Par l'un de ces subtils effets de balancier dont l'Histoire seule détient le secret, la liberté revient de son universalité métaphysique issue de l'habitude des grandes démocraties pour choir entre les mains des classes supérieures en France. De nouveau, ce qui semblait évident après les siècles ardents de la Révolution Française, de la tentation impériale surmontée contre les Napoléon, des querelles intestines de la première à la quatrième républiques françaises, de la révolte de mai 68, a cessé de l'être. Il semblait en effet évident, après tous ces siècles de luttes citoyennes, que la liberté était la condition naturelle de l'homme, pensé comme un vivant doué de libre-arbitre, capable d'apprendre, de juger et de choisir par lui-même, avec ses semblables, la vie au sein d'institutions justes. Est-ce un hasard si la philosophie de Sartre, l'existentialisme, marqua l'apogée de cette sécularisation de la liberté des gens de France? Pour l'auteur de l'Etre et le Néant et de L'existentialisme est un humanisme, entre autres ouvrages remarquables, "L'homme est né libre, responsable et sans excuse." Ailleurs, il ajoutera: "La vie de l'homme est son affaire; il peut en faire un gâchis ou une oeuvre d'art." La cause de l'identification entre l'humanité et la liberté, à entendre Sartre était acquise, conquise par la révélation historique et la démonstration théorique. Il ne restait plus aux humains qu'a s'assumer, s'engager, car la liberté se vit toujours en situations.
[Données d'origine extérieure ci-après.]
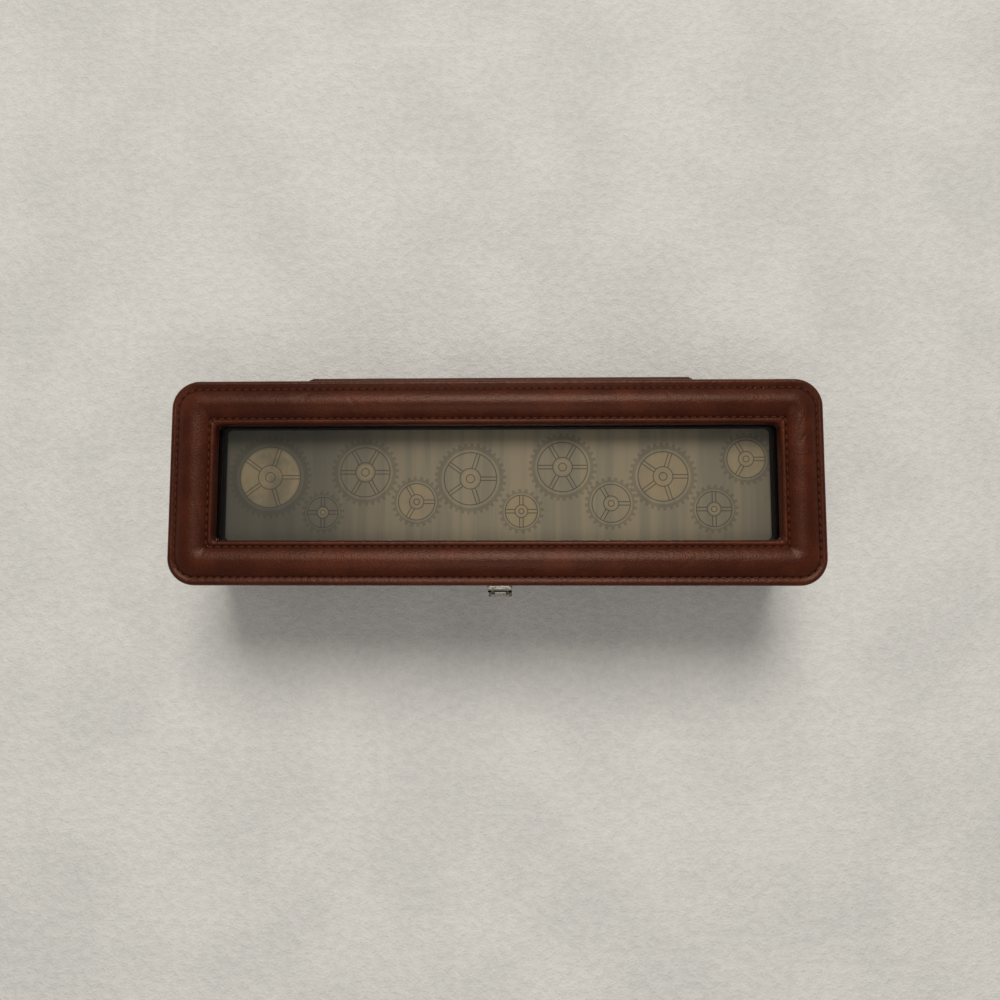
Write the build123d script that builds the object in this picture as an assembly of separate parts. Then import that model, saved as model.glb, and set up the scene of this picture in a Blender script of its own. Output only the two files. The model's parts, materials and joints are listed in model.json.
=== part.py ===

L'actualité politique française dément cependant cet optimisme philosophique, un peu comme Voltaire déniaisait ironiquement "le meilleur des mondes possibles" de Leibniz dans son conte philosophique Candide. La liberté est de moins en moins considérée en ce siècle comme une propriété naturelle de sapiens sapiens. La liberté des habitants de France est de nouveau au coeur des arbitrages de classes, au coeur de la lutte des classes. Pour contrôler la société, on a résolument choisi de contrôler les rêves, les intuitions, les doctrines, les théories, les productions de toutes sortes. On a sorti les polices de caractères, en même temps que celles des concepts, des thèses, des paradigmes, des arguments et des références. Ce qui nous rappelle que la liberté, en réalité, ne fut jamais une réalité socialement évidente que lorsqu'on en oublia l'Histoire occidentale.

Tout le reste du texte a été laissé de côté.